» WHAT THE TASK ASKS
Restate the complete material exactly.

» AVAILABLE DATA

+++

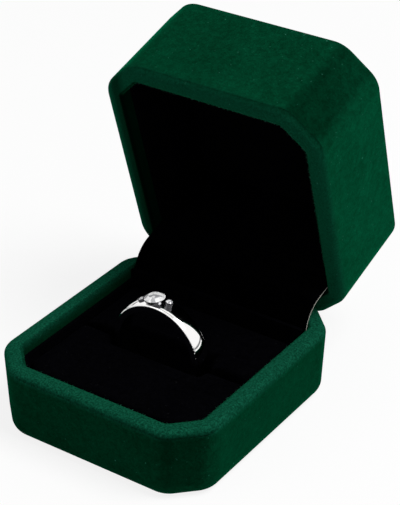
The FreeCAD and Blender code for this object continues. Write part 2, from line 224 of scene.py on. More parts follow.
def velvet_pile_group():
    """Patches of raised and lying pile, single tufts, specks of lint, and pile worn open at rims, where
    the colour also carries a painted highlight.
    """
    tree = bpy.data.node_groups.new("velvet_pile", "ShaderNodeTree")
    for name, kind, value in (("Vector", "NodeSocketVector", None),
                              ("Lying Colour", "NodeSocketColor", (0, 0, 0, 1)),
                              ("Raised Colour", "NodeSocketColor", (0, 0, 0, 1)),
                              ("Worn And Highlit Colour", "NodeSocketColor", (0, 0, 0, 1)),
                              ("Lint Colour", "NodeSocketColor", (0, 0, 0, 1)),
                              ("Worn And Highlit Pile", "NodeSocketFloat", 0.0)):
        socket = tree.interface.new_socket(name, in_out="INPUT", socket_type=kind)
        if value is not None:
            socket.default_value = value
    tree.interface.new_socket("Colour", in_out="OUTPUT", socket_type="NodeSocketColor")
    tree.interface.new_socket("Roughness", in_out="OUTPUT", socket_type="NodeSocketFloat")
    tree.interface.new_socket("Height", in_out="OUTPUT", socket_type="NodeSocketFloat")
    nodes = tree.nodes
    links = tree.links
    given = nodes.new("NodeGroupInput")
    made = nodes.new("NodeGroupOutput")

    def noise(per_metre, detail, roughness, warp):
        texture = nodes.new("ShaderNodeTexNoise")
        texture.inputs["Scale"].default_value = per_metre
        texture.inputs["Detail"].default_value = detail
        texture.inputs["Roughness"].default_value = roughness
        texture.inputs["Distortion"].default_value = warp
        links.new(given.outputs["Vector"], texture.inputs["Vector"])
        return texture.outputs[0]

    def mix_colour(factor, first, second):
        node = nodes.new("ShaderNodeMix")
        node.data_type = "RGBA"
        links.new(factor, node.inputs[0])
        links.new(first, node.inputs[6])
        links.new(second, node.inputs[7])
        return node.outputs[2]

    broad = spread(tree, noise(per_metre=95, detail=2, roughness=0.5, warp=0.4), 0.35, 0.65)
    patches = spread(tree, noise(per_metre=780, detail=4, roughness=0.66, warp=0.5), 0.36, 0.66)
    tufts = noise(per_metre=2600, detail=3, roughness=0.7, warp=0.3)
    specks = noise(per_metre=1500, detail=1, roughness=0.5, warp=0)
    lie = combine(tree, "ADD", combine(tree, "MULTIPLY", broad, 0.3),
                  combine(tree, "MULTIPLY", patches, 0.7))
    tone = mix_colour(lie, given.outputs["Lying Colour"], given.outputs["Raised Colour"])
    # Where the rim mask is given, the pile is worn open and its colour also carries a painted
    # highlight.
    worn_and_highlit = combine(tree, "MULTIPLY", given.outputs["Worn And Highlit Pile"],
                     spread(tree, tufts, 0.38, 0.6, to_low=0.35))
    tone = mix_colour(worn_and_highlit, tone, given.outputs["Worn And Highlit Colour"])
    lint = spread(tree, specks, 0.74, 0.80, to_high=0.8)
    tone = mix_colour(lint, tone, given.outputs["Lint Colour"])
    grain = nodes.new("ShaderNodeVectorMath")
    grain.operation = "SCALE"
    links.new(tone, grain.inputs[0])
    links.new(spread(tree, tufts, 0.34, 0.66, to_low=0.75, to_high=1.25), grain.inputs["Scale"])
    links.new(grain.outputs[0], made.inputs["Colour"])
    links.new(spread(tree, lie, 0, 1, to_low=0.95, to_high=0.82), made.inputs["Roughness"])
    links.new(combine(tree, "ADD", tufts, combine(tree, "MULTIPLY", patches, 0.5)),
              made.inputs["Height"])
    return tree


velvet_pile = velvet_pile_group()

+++

» EXERCISE RESULT
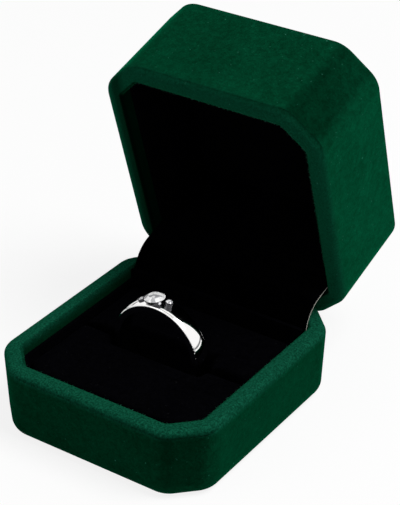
The FreeCAD and Blender code for this object continues. Write part 2, from line 224 of scene.py on. More parts follow.
def velvet_pile_group():
    """Patches of raised and lying pile, single tufts, specks of lint, and pile worn open at rims, where
    the colour also carries a painted highlight.
    """
    tree = bpy.data.node_groups.new("velvet_pile", "ShaderNodeTree")
    for name, kind, value in (("Vector", "NodeSocketVector", None),
                              ("Lying Colour", "NodeSocketColor", (0, 0, 0, 1)),
                              ("Raised Colour", "NodeSocketColor", (0, 0, 0, 1)),
                              ("Worn And Highlit Colour", "NodeSocketColor", (0, 0, 0, 1)),
                              ("Lint Colour", "NodeSocketColor", (0, 0, 0, 1)),
                              ("Worn And Highlit Pile", "NodeSocketFloat", 0.0)):
        socket = tree.interface.new_socket(name, in_out="INPUT", socket_type=kind)
        if value is not None:
            socket.default_value = value
    tree.interface.new_socket("Colour", in_out="OUTPUT", socket_type="NodeSocketColor")
    tree.interface.new_socket("Roughness", in_out="OUTPUT", socket_type="NodeSocketFloat")
    tree.interface.new_socket("Height", in_out="OUTPUT", socket_type="NodeSocketFloat")
    nodes = tree.nodes
    links = tree.links
    given = nodes.new("NodeGroupInput")
    made = nodes.new("NodeGroupOutput")

    def noise(per_metre, detail, roughness, warp):
        texture = nodes.new("ShaderNodeTexNoise")
        texture.inputs["Scale"].default_value = per_metre
        texture.inputs["Detail"].default_value = detail
        texture.inputs["Roughness"].default_value = roughness
        texture.inputs["Distortion"].default_value = warp
        links.new(given.outputs["Vector"], texture.inputs["Vector"])
        return texture.outputs[0]

    def mix_colour(factor, first, second):
        node = nodes.new("ShaderNodeMix")
        node.data_type = "RGBA"
        links.new(factor, node.inputs[0])
        links.new(first, node.inputs[6])
        links.new(second, node.inputs[7])
        return node.outputs[2]

    broad = spread(tree, noise(per_metre=95, detail=2, roughness=0.5, warp=0.4), 0.35, 0.65)
    patches = spread(tree, noise(per_metre=780, detail=4, roughness=0.66, warp=0.5), 0.36, 0.66)
    tufts = noise(per_metre=2600, detail=3, roughness=0.7, warp=0.3)
    specks = noise(per_metre=1500, detail=1, roughness=0.5, warp=0)
    lie = combine(tree, "ADD", combine(tree, "MULTIPLY", broad, 0.3),
                  combine(tree, "MULTIPLY", patches, 0.7))
    tone = mix_colour(lie, given.outputs["Lying Colour"], given.outputs["Raised Colour"])
    # Where the rim mask is given, the pile is worn open and its colour also carries a painted
    # highlight.
    worn_and_highlit = combine(tree, "MULTIPLY", given.outputs["Worn And Highlit Pile"],
                     spread(tree, tufts, 0.38, 0.6, to_low=0.35))
    tone = mix_colour(worn_and_highlit, tone, given.outputs["Worn And Highlit Colour"])
    lint = spread(tree, specks, 0.74, 0.80, to_high=0.8)
    tone = mix_colour(lint, tone, given.outputs["Lint Colour"])
    grain = nodes.new("ShaderNodeVectorMath")
    grain.operation = "SCALE"
    links.new(tone, grain.inputs[0])
    links.new(spread(tree, tufts, 0.34, 0.66, to_low=0.75, to_high=1.25), grain.inputs["Scale"])
    links.new(grain.outputs[0], made.inputs["Colour"])
    links.new(spread(tree, lie, 0, 1, to_low=0.95, to_high=0.82), made.inputs["Roughness"])
    links.new(combine(tree, "ADD", tufts, combine(tree, "MULTIPLY", patches, 0.5)),
              made.inputs["Height"])
    return tree


velvet_pile = velvet_pile_group()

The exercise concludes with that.